→ The task
Make an exact copy of all the data.

→ Given data
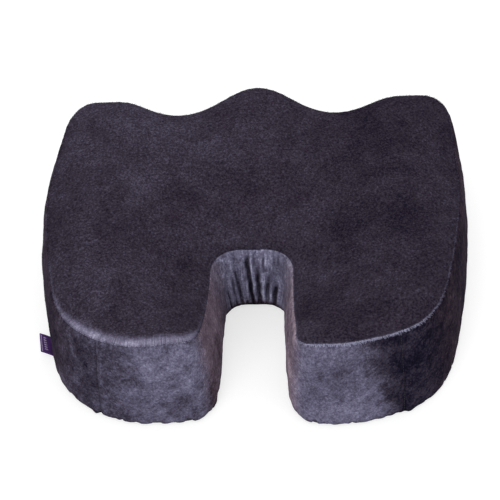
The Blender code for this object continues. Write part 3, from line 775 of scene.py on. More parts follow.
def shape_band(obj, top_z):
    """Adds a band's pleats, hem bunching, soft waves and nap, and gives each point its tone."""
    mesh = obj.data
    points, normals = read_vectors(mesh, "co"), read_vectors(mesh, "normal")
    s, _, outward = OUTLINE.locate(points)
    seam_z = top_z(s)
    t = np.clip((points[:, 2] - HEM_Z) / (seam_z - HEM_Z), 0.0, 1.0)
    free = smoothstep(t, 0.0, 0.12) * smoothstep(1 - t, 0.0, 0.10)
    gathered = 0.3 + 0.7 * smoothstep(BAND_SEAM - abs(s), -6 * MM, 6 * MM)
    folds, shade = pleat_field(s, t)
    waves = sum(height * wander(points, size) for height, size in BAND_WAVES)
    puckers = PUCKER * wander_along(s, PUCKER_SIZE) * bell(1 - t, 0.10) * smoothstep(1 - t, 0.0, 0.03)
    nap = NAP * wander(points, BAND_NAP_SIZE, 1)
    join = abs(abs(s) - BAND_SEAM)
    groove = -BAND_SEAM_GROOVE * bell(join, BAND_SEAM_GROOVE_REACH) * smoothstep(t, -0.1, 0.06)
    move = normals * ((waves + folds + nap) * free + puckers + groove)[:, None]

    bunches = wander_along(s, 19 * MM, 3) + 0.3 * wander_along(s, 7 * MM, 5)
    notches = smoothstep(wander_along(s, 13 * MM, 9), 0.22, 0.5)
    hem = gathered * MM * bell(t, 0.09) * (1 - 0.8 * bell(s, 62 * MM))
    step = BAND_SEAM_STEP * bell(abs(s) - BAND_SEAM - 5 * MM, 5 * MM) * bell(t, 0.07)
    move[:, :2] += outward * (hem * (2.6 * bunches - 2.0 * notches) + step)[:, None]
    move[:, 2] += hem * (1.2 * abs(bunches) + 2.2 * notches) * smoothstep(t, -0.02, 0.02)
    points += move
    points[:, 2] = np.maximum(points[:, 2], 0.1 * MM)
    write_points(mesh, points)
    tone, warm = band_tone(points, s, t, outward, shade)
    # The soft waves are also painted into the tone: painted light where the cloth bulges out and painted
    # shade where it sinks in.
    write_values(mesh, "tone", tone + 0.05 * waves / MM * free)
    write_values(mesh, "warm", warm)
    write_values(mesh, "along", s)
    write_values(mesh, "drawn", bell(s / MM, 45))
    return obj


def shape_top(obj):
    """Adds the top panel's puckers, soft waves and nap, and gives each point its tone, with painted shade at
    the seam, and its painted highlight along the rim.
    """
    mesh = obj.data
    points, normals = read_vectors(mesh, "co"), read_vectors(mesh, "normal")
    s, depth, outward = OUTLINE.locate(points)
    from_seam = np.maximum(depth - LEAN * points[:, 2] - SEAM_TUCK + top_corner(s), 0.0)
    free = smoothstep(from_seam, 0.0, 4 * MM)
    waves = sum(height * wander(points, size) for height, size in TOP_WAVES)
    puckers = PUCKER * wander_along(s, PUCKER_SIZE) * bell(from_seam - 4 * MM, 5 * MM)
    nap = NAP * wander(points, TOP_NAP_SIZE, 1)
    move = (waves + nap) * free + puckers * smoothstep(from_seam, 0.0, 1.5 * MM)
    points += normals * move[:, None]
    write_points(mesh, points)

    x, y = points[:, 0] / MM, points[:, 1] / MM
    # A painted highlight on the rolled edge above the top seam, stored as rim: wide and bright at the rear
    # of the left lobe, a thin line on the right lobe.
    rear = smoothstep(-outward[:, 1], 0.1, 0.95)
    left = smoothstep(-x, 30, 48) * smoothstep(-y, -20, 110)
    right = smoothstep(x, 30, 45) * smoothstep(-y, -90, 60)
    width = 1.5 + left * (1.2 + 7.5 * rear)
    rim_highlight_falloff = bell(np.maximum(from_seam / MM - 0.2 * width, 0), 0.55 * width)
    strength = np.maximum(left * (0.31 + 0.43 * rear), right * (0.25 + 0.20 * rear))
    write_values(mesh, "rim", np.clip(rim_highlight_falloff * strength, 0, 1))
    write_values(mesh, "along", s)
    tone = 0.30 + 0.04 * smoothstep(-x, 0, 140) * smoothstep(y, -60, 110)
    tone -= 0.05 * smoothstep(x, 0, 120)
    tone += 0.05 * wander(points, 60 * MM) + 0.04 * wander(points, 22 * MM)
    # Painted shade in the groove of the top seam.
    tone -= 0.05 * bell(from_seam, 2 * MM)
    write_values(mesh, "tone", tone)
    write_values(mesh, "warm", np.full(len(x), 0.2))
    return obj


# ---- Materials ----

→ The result
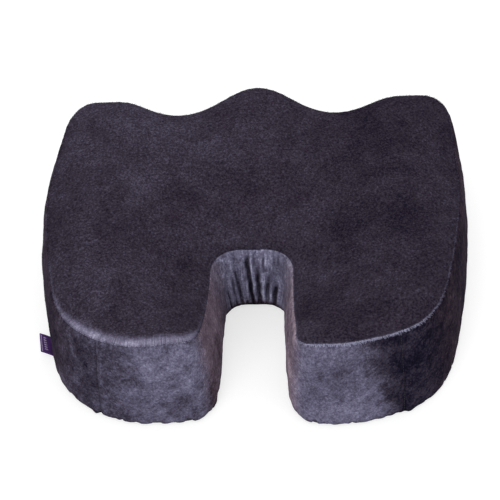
The Blender code for this object continues. Write part 3, from line 775 of scene.py on. More parts follow.
def shape_band(obj, top_z):
    """Adds a band's pleats, hem bunching, soft waves and nap, and gives each point its tone."""
    mesh = obj.data
    points, normals = read_vectors(mesh, "co"), read_vectors(mesh, "normal")
    s, _, outward = OUTLINE.locate(points)
    seam_z = top_z(s)
    t = np.clip((points[:, 2] - HEM_Z) / (seam_z - HEM_Z), 0.0, 1.0)
    free = smoothstep(t, 0.0, 0.12) * smoothstep(1 - t, 0.0, 0.10)
    gathered = 0.3 + 0.7 * smoothstep(BAND_SEAM - abs(s), -6 * MM, 6 * MM)
    folds, shade = pleat_field(s, t)
    waves = sum(height * wander(points, size) for height, size in BAND_WAVES)
    puckers = PUCKER * wander_along(s, PUCKER_SIZE) * bell(1 - t, 0.10) * smoothstep(1 - t, 0.0, 0.03)
    nap = NAP * wander(points, BAND_NAP_SIZE, 1)
    join = abs(abs(s) - BAND_SEAM)
    groove = -BAND_SEAM_GROOVE * bell(join, BAND_SEAM_GROOVE_REACH) * smoothstep(t, -0.1, 0.06)
    move = normals * ((waves + folds + nap) * free + puckers + groove)[:, None]

    bunches = wander_along(s, 19 * MM, 3) + 0.3 * wander_along(s, 7 * MM, 5)
    notches = smoothstep(wander_along(s, 13 * MM, 9), 0.22, 0.5)
    hem = gathered * MM * bell(t, 0.09) * (1 - 0.8 * bell(s, 62 * MM))
    step = BAND_SEAM_STEP * bell(abs(s) - BAND_SEAM - 5 * MM, 5 * MM) * bell(t, 0.07)
    move[:, :2] += outward * (hem * (2.6 * bunches - 2.0 * notches) + step)[:, None]
    move[:, 2] += hem * (1.2 * abs(bunches) + 2.2 * notches) * smoothstep(t, -0.02, 0.02)
    points += move
    points[:, 2] = np.maximum(points[:, 2], 0.1 * MM)
    write_points(mesh, points)
    tone, warm = band_tone(points, s, t, outward, shade)
    # The soft waves are also painted into the tone: painted light where the cloth bulges out and painted
    # shade where it sinks in.
    write_values(mesh, "tone", tone + 0.05 * waves / MM * free)
    write_values(mesh, "warm", warm)
    write_values(mesh, "along", s)
    write_values(mesh, "drawn", bell(s / MM, 45))
    return obj


def shape_top(obj):
    """Adds the top panel's puckers, soft waves and nap, and gives each point its tone, with painted shade at
    the seam, and its painted highlight along the rim.
    """
    mesh = obj.data
    points, normals = read_vectors(mesh, "co"), read_vectors(mesh, "normal")
    s, depth, outward = OUTLINE.locate(points)
    from_seam = np.maximum(depth - LEAN * points[:, 2] - SEAM_TUCK + top_corner(s), 0.0)
    free = smoothstep(from_seam, 0.0, 4 * MM)
    waves = sum(height * wander(points, size) for height, size in TOP_WAVES)
    puckers = PUCKER * wander_along(s, PUCKER_SIZE) * bell(from_seam - 4 * MM, 5 * MM)
    nap = NAP * wander(points, TOP_NAP_SIZE, 1)
    move = (waves + nap) * free + puckers * smoothstep(from_seam, 0.0, 1.5 * MM)
    points += normals * move[:, None]
    write_points(mesh, points)

    x, y = points[:, 0] / MM, points[:, 1] / MM
    # A painted highlight on the rolled edge above the top seam, stored as rim: wide and bright at the rear
    # of the left lobe, a thin line on the right lobe.
    rear = smoothstep(-outward[:, 1], 0.1, 0.95)
    left = smoothstep(-x, 30, 48) * smoothstep(-y, -20, 110)
    right = smoothstep(x, 30, 45) * smoothstep(-y, -90, 60)
    width = 1.5 + left * (1.2 + 7.5 * rear)
    rim_highlight_falloff = bell(np.maximum(from_seam / MM - 0.2 * width, 0), 0.55 * width)
    strength = np.maximum(left * (0.31 + 0.43 * rear), right * (0.25 + 0.20 * rear))
    write_values(mesh, "rim", np.clip(rim_highlight_falloff * strength, 0, 1))
    write_values(mesh, "along", s)
    tone = 0.30 + 0.04 * smoothstep(-x, 0, 140) * smoothstep(y, -60, 110)
    tone -= 0.05 * smoothstep(x, 0, 120)
    tone += 0.05 * wander(points, 60 * MM) + 0.04 * wander(points, 22 * MM)
    # Painted shade in the groove of the top seam.
    tone -= 0.05 * bell(from_seam, 2 * MM)
    write_values(mesh, "tone", tone)
    write_values(mesh, "warm", np.full(len(x), 0.2))
    return obj


# ---- Materials ----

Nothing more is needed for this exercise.